[1] In a recent decision, the Bundesgerichtshof (BGH [Federal Court of Justice]) had to determine whether names of beers produced by the American Brewery Anheuser Busch and by the German BreweryBitburger were likely to be confused, thereby necessitating the protection of trademark law. The case emerged as Anheuser Busch began to distribute its products in Germany after registering the marks "Anheuser Busch Bud" and "American Bud" for protection with the Deutsches Patent- und Markenamt (German Patent and Trademark Authority). Thereafter, Anheuser Busch brought a suit against the German Brewery Bitburger, which holds long-standing rights to the trademarks "Bit", "Bitburger" and "Bitte ein Bit" (Please, one Bit). Anheuser Busch sought a ruling from the courts establishing that its newly registered trademarks did not violate Bitburger's rights. Bitburger replied in the suit by alleging that the marks employed by its American competitor bore the risk of confusing the consumer who would be likely to mistake the Anheuser Busch products for those produced and marketed by Bitburger. Anheuser Busch countered that there was no such risk.
[2] Both the Landgericht (Regional Court) and Oberlandesgericht (Higher Regional Court) rejected the claims of Anheuser Busch, holding that the American firm's marks violated Bitburger's rights with respect to its marks. The Oberlandesgericht (Higher Regional Court) held that in daily use a short version of a product's name would likely be used (in this case, "Bud") and that this short version, and purely on the level of sound, risked being mistaken for the Bitburger product (in this case, "Bit").
[3] The Federal Court of Justice granted Anheuser Busch's appeal from the decisions of the lower courts only with regard to the trademark "Anheuser Busch Bud", holding that in daily use the abbreviated use would most likely be "Anheuser" instead of "Bud", and that, for this reason, there was no risk of mistaking the American for the German beer "Bit". With regard to the mark of "American Bud", the Federal Court of Justice affirmed the lower courts' decisions, which held that the mark would likely be shortened to "Bud" in daily use, a form which would create the risk of being confused with the German brewery's trademark "Bit". The Federal Court of Justice found the word "American" to be a mere geographical indicator and therefore likely to be neglected. The Court focused mainly on the popularity of the mark "Bit", for which it found a greater claim to protection against appropriation. Finally, the Court pointed to the fact that both marks related to or signified the same kind of product, that is beer, and that this, ultimately, made it difficult to deny the risk of confusion.
[4] This decision should be seen in the context of a number of other cases pending in the courts of other European nations; suits like Anheuser Busch's against the Czech brewery Budejovicky Budvar. The Czech brewery, which was, until 1918, called Budweiser, distributes beer by this very name ("Budweiser"), and the American brewery and its Czech competitor are fighting over the right to use the mark of the American firm's flagship product, the beer called "Budweiser".

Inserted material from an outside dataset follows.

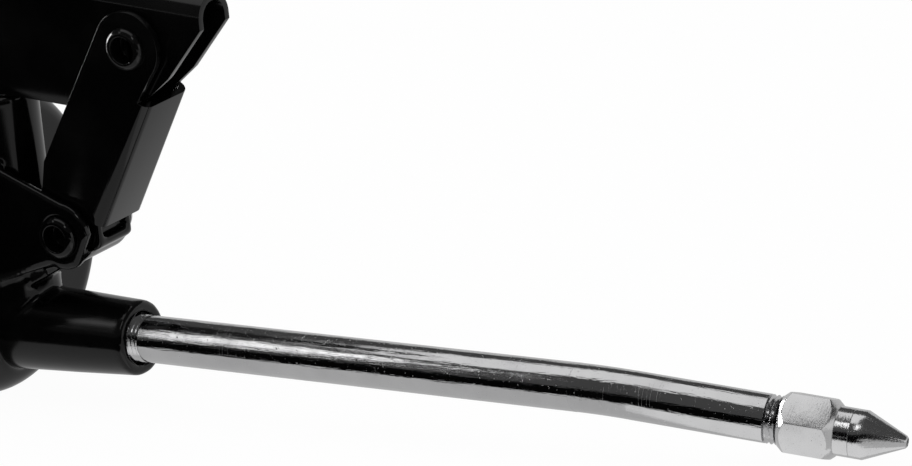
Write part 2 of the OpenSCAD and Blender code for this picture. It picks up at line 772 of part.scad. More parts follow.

[5] Anheuser Busch had previously distributed its products in several European markets with the exception of Germany, raising questions about the reasons for the firm's decision to do so at this point. The decision of the Federal Court of Justice appears to bear some protectionist tendency in that it flatly regards the American firm as an outside entrant into a market that allegedly already knows (all) its producers, (all) its products and (all) its product names. Yet, these very assumptions and standards are an accepted part of this field of competition law. Still, a disinterested observer of the Federal Court of Justice decision might be struck by the thought that the Court failed to acknowledge the fact that German consumers have a considerable de facto knowledge of and familiarity with Anheuser Busch's beer, even if it is, de jure, new to the German market. It seems, when one thinks on the corner-Kneipe (pub) or Hotel sports bar, almost absurd to suggest that the average German beer drinker would mistake the homegrown "Bit" and for its heavily marketed American competitor "Bud". That a German court felt compelled to act to protect one of the products with which Germany is most strongly identified from "competition" from and "confusion" with a (in this Journal's opinion) weaker American product almost, embarrassingly concedes too much. Thus, the decision of the Federal Court of Justice reveals ein bit of the ambiguity and subjectivity that persists in the field of trademark law, by its very nature: it is, at some level, a hostage to the informed guesses asserted by the plaintiff's and defendant's counsel (as represented by their arguments) and finally the judges (as represented by the courts' decision) regarding how well-known a product is and at what point it deserves or does not deserve protection from a similarly named competitor. The message delivered by the Court with its beer decision, more than an unnecessary nod to American beer, is also not likely to make the norms that control this field of law look any less subjective than the claims of the parties themselves.